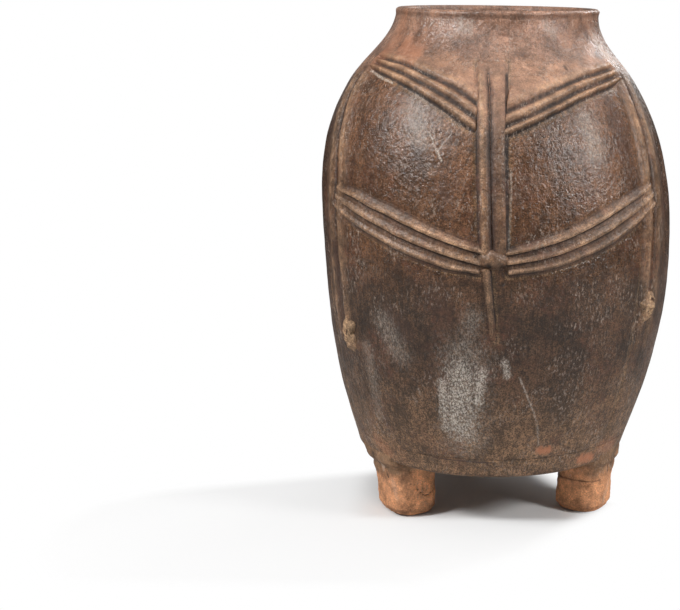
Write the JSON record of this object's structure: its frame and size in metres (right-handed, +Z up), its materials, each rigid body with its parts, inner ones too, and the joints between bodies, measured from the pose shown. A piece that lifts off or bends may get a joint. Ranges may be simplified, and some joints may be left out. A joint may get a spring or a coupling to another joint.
{
  "type": "storage jar",
  "caption": "Tall barrel-shaped terracotta storage jar with a short neck, raised chevron and upright rib bands, worn lugs and stubby feet.",
  "frame": {"origin": "on the ground, on the jar's upright axis", "axes": "+Z up along the jar's axis, the decorated front towards -Y, +X to the right as seen facing the front"},
  "size_m": [0.3644, 0.3826, 0.52],
  "materials": {
    "shoulder_clay": "burnished reddish-brown fired clay",
    "panel_clay": "burnished dark brown fired clay with a semi-gloss patina",
    "lower_clay": "smoked dark grey-brown fired clay",
    "rib_clay": "worn lighter tan clay on the raised ribs",
    "worn_clay": "broken and worn tan clay",
    "raw_clay": "matt raw orange terracotta"
  },
  "bodies": {
    "root": {"base_pan": "lower_clay", "lower_wall": "lower_clay", "belly_wall": "panel_clay", "shoulder_wall": "shoulder_clay", "neck": "shoulder_clay", "rim_coil": "shoulder_clay", "foot_front_left": "raw_clay", "foot_front_right": "raw_clay", "foot_back": "raw_clay", "front_upper_chevron_left_1": "rib_clay", "front_lower_chevron_left_1": "rib_clay", "front_upper_chevron_left_2": "rib_clay", "front_lower_chevron_left_2": "rib_clay", "front_upper_chevron_left_3": "rib_clay", "front_lower_chevron_left_3": "rib_clay", "front_upper_chevron_right_1": "rib_clay", "front_lower_chevron_right_1": "rib_clay", "front_upper_chevron_right_2": "rib_clay", "front_lower_chevron_right_2": "rib_clay", "front_upper_chevron_right_3": "rib_clay", "front_lower_chevron_right_3": "rib_clay", "front_centre_rib_left": "rib_clay", "front_centre_rib_right": "rib_clay", "front_tail_rib": "rib_clay", "front_side_rib_left_inner_upper": "rib_clay", "front_side_rib_left_inner_lower": "rib_clay", "front_side_rib_left_outer": "rib_clay", "front_side_rib_right_inner_upper": "rib_clay", "front_side_rib_right_inner_lower": "rib_clay", "front_side_rib_right_outer": "rib_clay", "back_upper_chevron_left_1": "rib_clay", "back_lower_chevron_left_1": "rib_clay", "back_upper_chevron_left_2": "rib_clay", "back_lower_chevron_left_2": "rib_clay", "back_upper_chevron_left_3": "rib_clay", "back_lower_chevron_left_3": "rib_clay", "back_upper_chevron_right_1": "rib_clay", "back_lower_chevron_right_1": "rib_clay", "back_upper_chevron_right_2": "rib_clay", "back_lower_chevron_right_2": "rib_clay", "back_upper_chevron_right_3": "rib_clay", "back_lower_chevron_right_3": "rib_clay", "back_centre_rib_left": "rib_clay", "back_centre_rib_right": "rib_clay", "back_tail_rib": "rib_clay", "back_side_rib_left_inner_upper": "rib_clay", "back_side_rib_left_inner_lower": "rib_clay", "back_side_rib_left_outer": "rib_clay", "back_side_rib_right_inner_upper": "rib_clay", "back_side_rib_right_inner_lower": "rib_clay", "back_side_rib_right_outer": "rib_clay", "front_knob": "rib_clay", "back_knob": "rib_clay", "front_lug_left": "worn_clay", "front_lug_right": "worn_clay", "back_lug_left": "worn_clay", "back_lug_right": "worn_clay"}
  },
  "joints": []
}
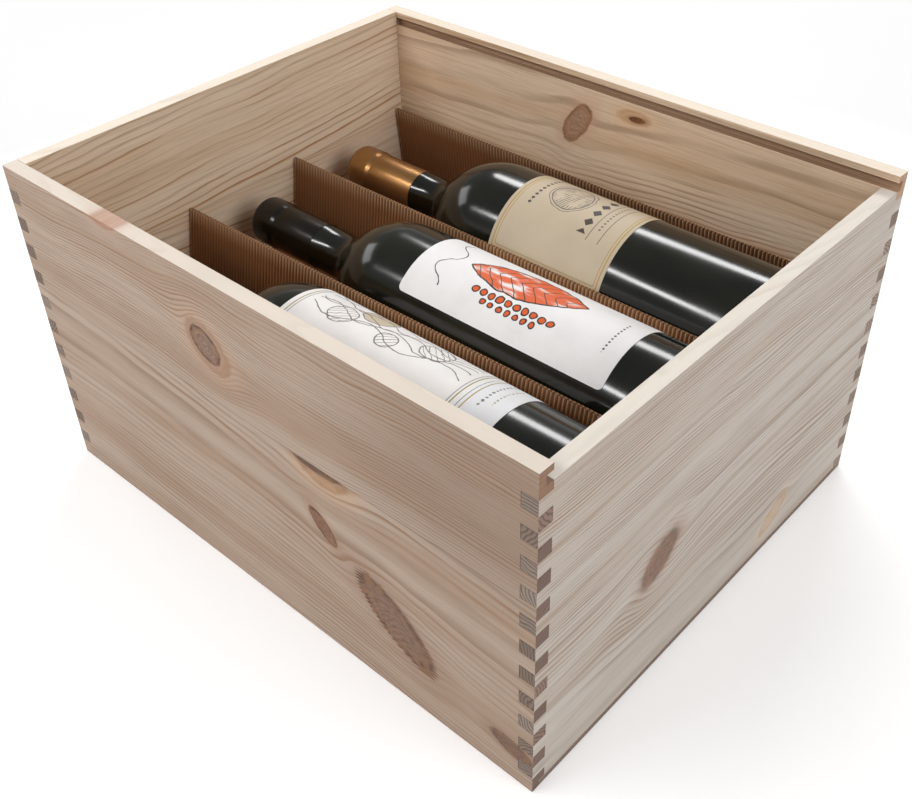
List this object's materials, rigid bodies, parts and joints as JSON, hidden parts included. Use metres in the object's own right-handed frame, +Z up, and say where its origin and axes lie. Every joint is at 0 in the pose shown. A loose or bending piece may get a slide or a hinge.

Written task: Print every line of the records exactly. Omit nothing.

Solved exercise:
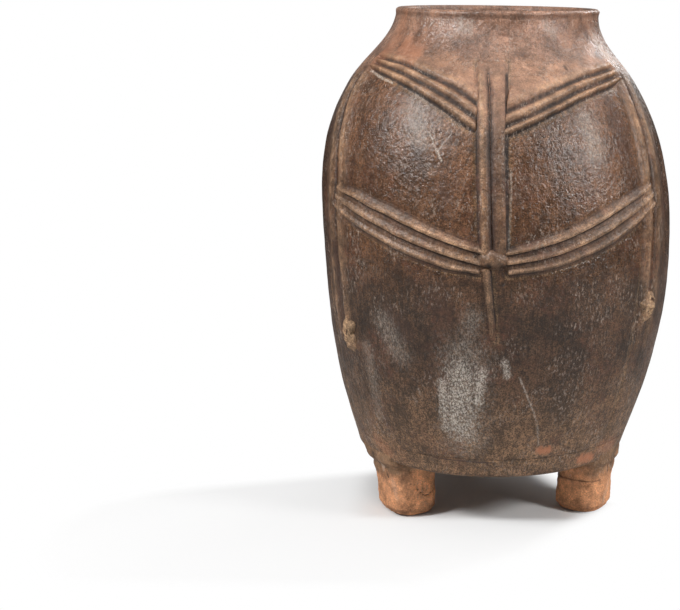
Write the JSON record of this object's structure: its frame and size in metres (right-handed, +Z up), its materials, each rigid body with its parts, inner ones too, and the joints between bodies, measured from the pose shown. A piece that lifts off or bends may get a joint. Ranges may be simplified, and some joints may be left out. A joint may get a spring or a coupling to another joint.
{
  "type": "storage jar",
  "caption": "Tall barrel-shaped terracotta storage jar with a short neck, raised chevron and upright rib bands, worn lugs and stubby feet.",
  "frame": {"origin": "on the ground, on the jar's upright axis", "axes": "+Z up along the jar's axis, the decorated front towards -Y, +X to the right as seen facing the front"},
  "size_m": [0.3644, 0.3826, 0.52],
  "materials": {
    "shoulder_clay": "burnished reddish-brown fired clay",
    "panel_clay": "burnished dark brown fired clay with a semi-gloss patina",
    "lower_clay": "smoked dark grey-brown fired clay",
    "rib_clay": "worn lighter tan clay on the raised ribs",
    "worn_clay": "broken and worn tan clay",
    "raw_clay": "matt raw orange terracotta"
  },
  "bodies": {
    "root": {"base_pan": "lower_clay", "lower_wall": "lower_clay", "belly_wall": "panel_clay", "shoulder_wall": "shoulder_clay", "neck": "shoulder_clay", "rim_coil": "shoulder_clay", "foot_front_left": "raw_clay", "foot_front_right": "raw_clay", "foot_back": "raw_clay", "front_upper_chevron_left_1": "rib_clay", "front_lower_chevron_left_1": "rib_clay", "front_upper_chevron_left_2": "rib_clay", "front_lower_chevron_left_2": "rib_clay", "front_upper_chevron_left_3": "rib_clay", "front_lower_chevron_left_3": "rib_clay", "front_upper_chevron_right_1": "rib_clay", "front_lower_chevron_right_1": "rib_clay", "front_upper_chevron_right_2": "rib_clay", "front_lower_chevron_right_2": "rib_clay", "front_upper_chevron_right_3": "rib_clay", "front_lower_chevron_right_3": "rib_clay", "front_centre_rib_left": "rib_clay", "front_centre_rib_right": "rib_clay", "front_tail_rib": "rib_clay", "front_side_rib_left_inner_upper": "rib_clay", "front_side_rib_left_inner_lower": "rib_clay", "front_side_rib_left_outer": "rib_clay", "front_side_rib_right_inner_upper": "rib_clay", "front_side_rib_right_inner_lower": "rib_clay", "front_side_rib_right_outer": "rib_clay", "back_upper_chevron_left_1": "rib_clay", "back_lower_chevron_left_1": "rib_clay", "back_upper_chevron_left_2": "rib_clay", "back_lower_chevron_left_2": "rib_clay", "back_upper_chevron_left_3": "rib_clay", "back_lower_chevron_left_3": "rib_clay", "back_upper_chevron_right_1": "rib_clay", "back_lower_chevron_right_1": "rib_clay", "back_upper_chevron_right_2": "rib_clay", "back_lower_chevron_right_2": "rib_clay", "back_upper_chevron_right_3": "rib_clay", "back_lower_chevron_right_3": "rib_clay", "back_centre_rib_left": "rib_clay", "back_centre_rib_right": "rib_clay", "back_tail_rib": "rib_clay", "back_side_rib_left_inner_upper": "rib_clay", "back_side_rib_left_inner_lower": "rib_clay", "back_side_rib_left_outer": "rib_clay", "back_side_rib_right_inner_upper": "rib_clay", "back_side_rib_right_inner_lower": "rib_clay", "back_side_rib_right_outer": "rib_clay", "front_knob": "rib_clay", "back_knob": "rib_clay", "front_lug_left": "worn_clay", "front_lug_right": "worn_clay", "back_lug_left": "worn_clay", "back_lug_right": "worn_clay"}
  },
  "joints": []
}
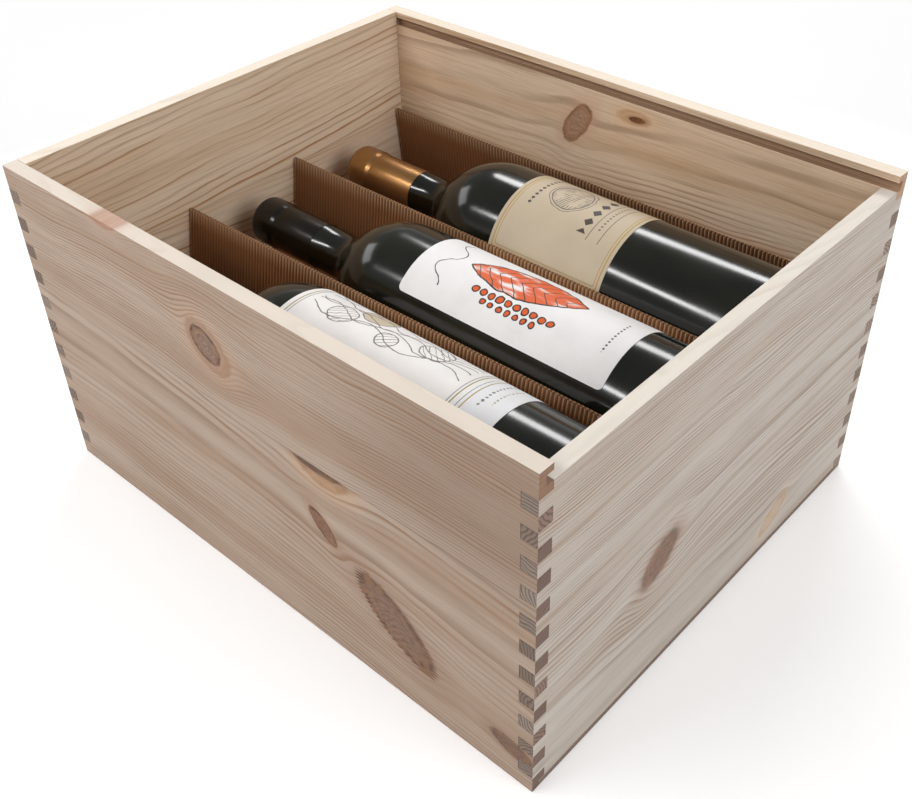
List this object's materials, rigid bodies, parts and joints as JSON, hidden parts included. Use metres in the object's own right-handed frame, +Z up, and say where its origin and axes lie. Every joint is at 0 in the pose shown. A loose or bending piece may get a slide or a hinge.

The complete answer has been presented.